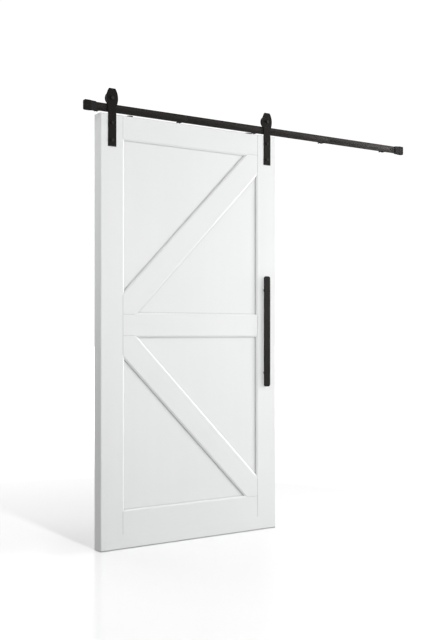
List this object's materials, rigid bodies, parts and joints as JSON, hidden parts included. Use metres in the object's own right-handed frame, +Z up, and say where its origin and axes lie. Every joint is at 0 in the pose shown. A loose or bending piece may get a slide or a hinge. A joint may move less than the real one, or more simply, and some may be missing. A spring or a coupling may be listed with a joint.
{
  "type": "sliding barn door",
  "caption": "White framed sliding door leaf with K braces and a bar pull, hung by strap rollers from a black flat wall track with end stops.",
  "frame": {"origin": "centre of the middle track spacer's back face, on the wall plane", "axes": "+X along the track towards the open end, +Y into the wall, +Z up; the front looks to -Y"},
  "size_m": [2.128, 0.136, 2.2581],
  "materials": {
    "white_painted_wood": "satin white paint",
    "bare_wood": "bare",
    "black_powder_coat": "satin black powder coat",
    "black_fasteners": "black oxide",
    "bearing_steel": "ground steel",
    "black_wheel": "turned black nylon",
    "black_rubber": "matte"
  },
  "bodies": {
    "rail": {"track_bar": "black_powder_coat", "track_spacers": "black_powder_coat", "wall_screws": "black_fasteners", "left_stop": "black_powder_coat", "right_stop": "black_powder_coat", "left_bumper": "black_rubber", "right_bumper": "black_rubber", "stop_screws": "black_fasteners"},
    "door": {"left_stile": "white_painted_wood", "right_stile": "white_painted_wood", "top_rail": "white_painted_wood", "mid_rail": "white_painted_wood", "bottom_rail": "white_painted_wood", "upper_panel": "white_painted_wood", "lower_panel": "white_painted_wood", "upper_brace": "white_painted_wood", "lower_brace": "white_painted_wood", "joint_dowels": "bare_wood", "left_strap": "black_powder_coat", "right_strap": "black_powder_coat", "strap_bolts": "black_fasteners", "sleeve_nuts": "black_fasteners", "axle_bolts": "black_fasteners", "axle_bushes": "bearing_steel", "axle_nuts": "black_fasteners", "bearing_inner_rings": "bearing_steel", "anti_jump_discs": "black_powder_coat", "disc_screws": "black_fasteners", "pull_handle": "black_powder_coat", "handle_bolts": "black_fasteners"},
    "left_wheel": {"left_wheel": "black_wheel", "left_bearing_outer_ring": "bearing_steel", "left_bearing_balls": "bearing_steel"},
    "right_wheel": {"right_wheel": "black_wheel", "right_bearing_outer_ring": "bearing_steel", "right_bearing_balls": "bearing_steel"}
  },
  "joints": [
    {"name": "door_slide", "type": "slide", "parent": "rail", "child": "door", "axis": [1, 0, 0], "range_m": [-0.0625, 0.9475]},
    {"name": "left_wheel_spin", "type": "hinge", "parent": "door", "child": "left_wheel", "pos_m": [-0.915, -0.069, 0.0471], "axis": [0, 1, 0], "continuous": true},
    {"name": "right_wheel_spin", "type": "hinge", "parent": "door", "child": "right_wheel", "pos_m": [0.03, -0.069, 0.0471], "axis": [0, 1, 0], "continuous": true}
  ],
  "couplings": [
    {"joint": "left_wheel_spin", "follows": "door_slide", "rad_per_m": 37.037},
    {"joint": "right_wheel_spin", "follows": "door_slide", "rad_per_m": 37.037}
  ]
}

### [Aim of the task]
From the material, report only how many lines include the word "materials".

### [Exercise result]
2